Aim of the exercise =
Please repeat only the stretch of records running from the first line through the line that contains "neighbours, next_neighbours = joined(1), joined(2)".

* Begin Supplied records *

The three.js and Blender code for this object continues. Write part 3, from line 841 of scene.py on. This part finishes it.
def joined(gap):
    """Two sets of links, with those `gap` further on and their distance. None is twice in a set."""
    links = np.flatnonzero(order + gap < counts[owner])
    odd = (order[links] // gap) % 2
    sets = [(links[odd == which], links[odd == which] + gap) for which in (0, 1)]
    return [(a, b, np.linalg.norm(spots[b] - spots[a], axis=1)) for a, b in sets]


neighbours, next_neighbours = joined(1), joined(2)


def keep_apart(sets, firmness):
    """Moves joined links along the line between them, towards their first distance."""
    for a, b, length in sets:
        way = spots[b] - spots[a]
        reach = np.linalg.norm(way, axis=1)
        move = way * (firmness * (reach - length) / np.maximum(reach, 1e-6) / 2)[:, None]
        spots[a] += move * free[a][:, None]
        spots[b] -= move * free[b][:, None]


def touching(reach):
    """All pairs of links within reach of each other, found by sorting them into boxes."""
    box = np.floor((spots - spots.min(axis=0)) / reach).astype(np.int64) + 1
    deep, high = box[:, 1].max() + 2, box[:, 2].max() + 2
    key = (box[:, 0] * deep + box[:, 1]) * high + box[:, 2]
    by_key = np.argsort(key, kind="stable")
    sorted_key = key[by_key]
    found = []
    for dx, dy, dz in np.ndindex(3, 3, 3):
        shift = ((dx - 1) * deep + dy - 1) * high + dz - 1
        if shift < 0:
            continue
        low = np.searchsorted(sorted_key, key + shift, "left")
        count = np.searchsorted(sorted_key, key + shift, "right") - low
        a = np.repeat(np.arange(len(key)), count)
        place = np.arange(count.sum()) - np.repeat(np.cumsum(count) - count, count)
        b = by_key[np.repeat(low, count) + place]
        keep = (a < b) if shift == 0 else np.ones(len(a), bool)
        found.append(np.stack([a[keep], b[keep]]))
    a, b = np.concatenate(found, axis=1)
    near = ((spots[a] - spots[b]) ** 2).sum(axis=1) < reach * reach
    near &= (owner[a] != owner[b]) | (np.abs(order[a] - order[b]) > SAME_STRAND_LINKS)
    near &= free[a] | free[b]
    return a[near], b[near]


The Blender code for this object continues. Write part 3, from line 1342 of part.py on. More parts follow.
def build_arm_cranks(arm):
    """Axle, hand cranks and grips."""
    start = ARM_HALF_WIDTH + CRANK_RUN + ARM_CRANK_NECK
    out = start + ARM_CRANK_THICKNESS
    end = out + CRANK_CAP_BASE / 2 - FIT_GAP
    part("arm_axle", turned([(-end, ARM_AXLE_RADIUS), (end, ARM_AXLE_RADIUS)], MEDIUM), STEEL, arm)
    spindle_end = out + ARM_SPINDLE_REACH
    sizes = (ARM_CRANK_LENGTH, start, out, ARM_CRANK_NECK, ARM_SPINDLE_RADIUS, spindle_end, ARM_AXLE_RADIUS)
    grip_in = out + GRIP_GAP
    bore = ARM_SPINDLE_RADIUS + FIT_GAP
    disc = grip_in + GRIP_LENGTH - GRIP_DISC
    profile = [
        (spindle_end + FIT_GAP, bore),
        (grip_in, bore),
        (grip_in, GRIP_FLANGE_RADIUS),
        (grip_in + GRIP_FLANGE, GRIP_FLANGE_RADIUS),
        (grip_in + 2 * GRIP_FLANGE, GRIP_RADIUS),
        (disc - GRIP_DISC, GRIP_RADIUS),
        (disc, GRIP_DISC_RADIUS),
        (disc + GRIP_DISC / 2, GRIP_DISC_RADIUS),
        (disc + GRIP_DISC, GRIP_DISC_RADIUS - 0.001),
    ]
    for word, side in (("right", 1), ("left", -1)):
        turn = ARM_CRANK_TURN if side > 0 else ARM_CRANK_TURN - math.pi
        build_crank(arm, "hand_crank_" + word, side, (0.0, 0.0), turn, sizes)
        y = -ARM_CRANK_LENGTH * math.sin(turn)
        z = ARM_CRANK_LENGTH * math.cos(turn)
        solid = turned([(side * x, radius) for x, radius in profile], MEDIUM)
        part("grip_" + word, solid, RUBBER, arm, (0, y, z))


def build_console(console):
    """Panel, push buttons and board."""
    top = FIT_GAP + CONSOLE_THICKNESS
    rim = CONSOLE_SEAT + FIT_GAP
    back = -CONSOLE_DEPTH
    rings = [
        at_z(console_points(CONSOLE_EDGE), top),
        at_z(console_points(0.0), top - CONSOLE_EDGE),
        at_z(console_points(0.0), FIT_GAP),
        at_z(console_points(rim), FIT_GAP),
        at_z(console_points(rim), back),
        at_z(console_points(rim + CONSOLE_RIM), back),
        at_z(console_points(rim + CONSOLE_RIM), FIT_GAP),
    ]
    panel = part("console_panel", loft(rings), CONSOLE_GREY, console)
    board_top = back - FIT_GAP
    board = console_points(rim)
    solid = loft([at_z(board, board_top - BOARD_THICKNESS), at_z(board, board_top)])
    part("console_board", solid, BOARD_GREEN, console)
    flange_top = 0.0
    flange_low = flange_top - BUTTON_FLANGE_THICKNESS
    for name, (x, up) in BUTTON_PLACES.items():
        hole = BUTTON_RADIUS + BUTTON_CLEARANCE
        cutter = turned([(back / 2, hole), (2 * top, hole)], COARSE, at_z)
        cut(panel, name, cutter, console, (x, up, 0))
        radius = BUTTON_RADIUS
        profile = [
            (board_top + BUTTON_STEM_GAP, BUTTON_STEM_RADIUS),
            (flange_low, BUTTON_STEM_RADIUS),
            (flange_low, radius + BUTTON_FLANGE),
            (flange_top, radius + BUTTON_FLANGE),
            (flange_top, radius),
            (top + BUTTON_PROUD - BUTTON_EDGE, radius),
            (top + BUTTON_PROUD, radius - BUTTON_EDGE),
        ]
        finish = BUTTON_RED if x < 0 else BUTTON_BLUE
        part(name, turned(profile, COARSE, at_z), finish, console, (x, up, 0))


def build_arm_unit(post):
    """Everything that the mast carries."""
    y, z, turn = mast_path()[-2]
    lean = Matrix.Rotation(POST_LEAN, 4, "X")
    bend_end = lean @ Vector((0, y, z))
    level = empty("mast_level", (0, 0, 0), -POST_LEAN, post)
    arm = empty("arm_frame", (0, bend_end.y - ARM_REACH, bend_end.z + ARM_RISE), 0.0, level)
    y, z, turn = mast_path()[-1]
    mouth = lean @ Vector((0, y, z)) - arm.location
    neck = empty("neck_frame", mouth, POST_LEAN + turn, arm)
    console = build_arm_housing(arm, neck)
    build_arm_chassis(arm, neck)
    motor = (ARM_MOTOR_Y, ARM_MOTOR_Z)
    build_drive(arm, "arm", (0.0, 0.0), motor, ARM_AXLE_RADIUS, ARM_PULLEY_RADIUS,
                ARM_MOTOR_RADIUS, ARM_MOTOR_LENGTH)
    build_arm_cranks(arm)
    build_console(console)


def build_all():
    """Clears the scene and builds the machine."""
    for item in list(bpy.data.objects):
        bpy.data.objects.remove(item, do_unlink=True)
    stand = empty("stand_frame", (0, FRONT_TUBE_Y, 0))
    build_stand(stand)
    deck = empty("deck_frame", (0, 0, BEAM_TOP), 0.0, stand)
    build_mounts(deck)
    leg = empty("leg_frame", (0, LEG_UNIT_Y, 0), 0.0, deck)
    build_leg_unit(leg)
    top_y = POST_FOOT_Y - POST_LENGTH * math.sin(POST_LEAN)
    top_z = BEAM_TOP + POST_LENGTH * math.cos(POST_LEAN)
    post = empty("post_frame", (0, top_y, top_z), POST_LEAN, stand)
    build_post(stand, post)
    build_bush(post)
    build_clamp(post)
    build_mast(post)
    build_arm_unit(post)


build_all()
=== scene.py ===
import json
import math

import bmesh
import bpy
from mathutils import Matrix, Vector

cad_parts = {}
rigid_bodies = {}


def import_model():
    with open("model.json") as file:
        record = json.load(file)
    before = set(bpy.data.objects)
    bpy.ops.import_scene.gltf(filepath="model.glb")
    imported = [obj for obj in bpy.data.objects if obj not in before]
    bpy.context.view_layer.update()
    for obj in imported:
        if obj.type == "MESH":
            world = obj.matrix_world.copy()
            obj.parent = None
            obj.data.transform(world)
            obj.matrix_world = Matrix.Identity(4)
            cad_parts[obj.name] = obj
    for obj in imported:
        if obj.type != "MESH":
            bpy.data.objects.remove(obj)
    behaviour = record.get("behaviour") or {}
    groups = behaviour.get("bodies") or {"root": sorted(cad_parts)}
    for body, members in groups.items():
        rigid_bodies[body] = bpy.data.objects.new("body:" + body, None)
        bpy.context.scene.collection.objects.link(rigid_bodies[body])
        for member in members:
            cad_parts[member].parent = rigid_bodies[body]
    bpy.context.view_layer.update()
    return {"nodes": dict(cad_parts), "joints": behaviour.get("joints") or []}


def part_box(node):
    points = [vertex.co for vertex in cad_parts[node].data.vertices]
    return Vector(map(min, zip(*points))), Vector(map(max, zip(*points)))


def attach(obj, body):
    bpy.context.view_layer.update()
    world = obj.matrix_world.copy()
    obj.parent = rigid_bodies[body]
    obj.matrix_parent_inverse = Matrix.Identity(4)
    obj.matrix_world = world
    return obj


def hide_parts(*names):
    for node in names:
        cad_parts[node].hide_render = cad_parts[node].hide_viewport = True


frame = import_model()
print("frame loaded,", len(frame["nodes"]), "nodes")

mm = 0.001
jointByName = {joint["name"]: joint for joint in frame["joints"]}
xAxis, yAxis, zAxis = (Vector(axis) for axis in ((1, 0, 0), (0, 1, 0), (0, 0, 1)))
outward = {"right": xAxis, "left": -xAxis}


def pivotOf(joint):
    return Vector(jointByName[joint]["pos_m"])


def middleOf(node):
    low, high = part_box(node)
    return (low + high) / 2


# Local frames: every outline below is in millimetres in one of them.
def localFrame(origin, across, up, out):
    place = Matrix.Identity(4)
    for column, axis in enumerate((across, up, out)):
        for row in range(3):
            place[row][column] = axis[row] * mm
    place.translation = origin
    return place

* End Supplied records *

The result =
The three.js and Blender code for this object continues. Write part 3, from line 841 of scene.py on. This part finishes it.
def joined(gap):
    """Two sets of links, with those `gap` further on and their distance. None is twice in a set."""
    links = np.flatnonzero(order + gap < counts[owner])
    odd = (order[links] // gap) % 2
    sets = [(links[odd == which], links[odd == which] + gap) for which in (0, 1)]
    return [(a, b, np.linalg.norm(spots[b] - spots[a], axis=1)) for a, b in sets]


neighbours, next_neighbours = joined(1), joined(2)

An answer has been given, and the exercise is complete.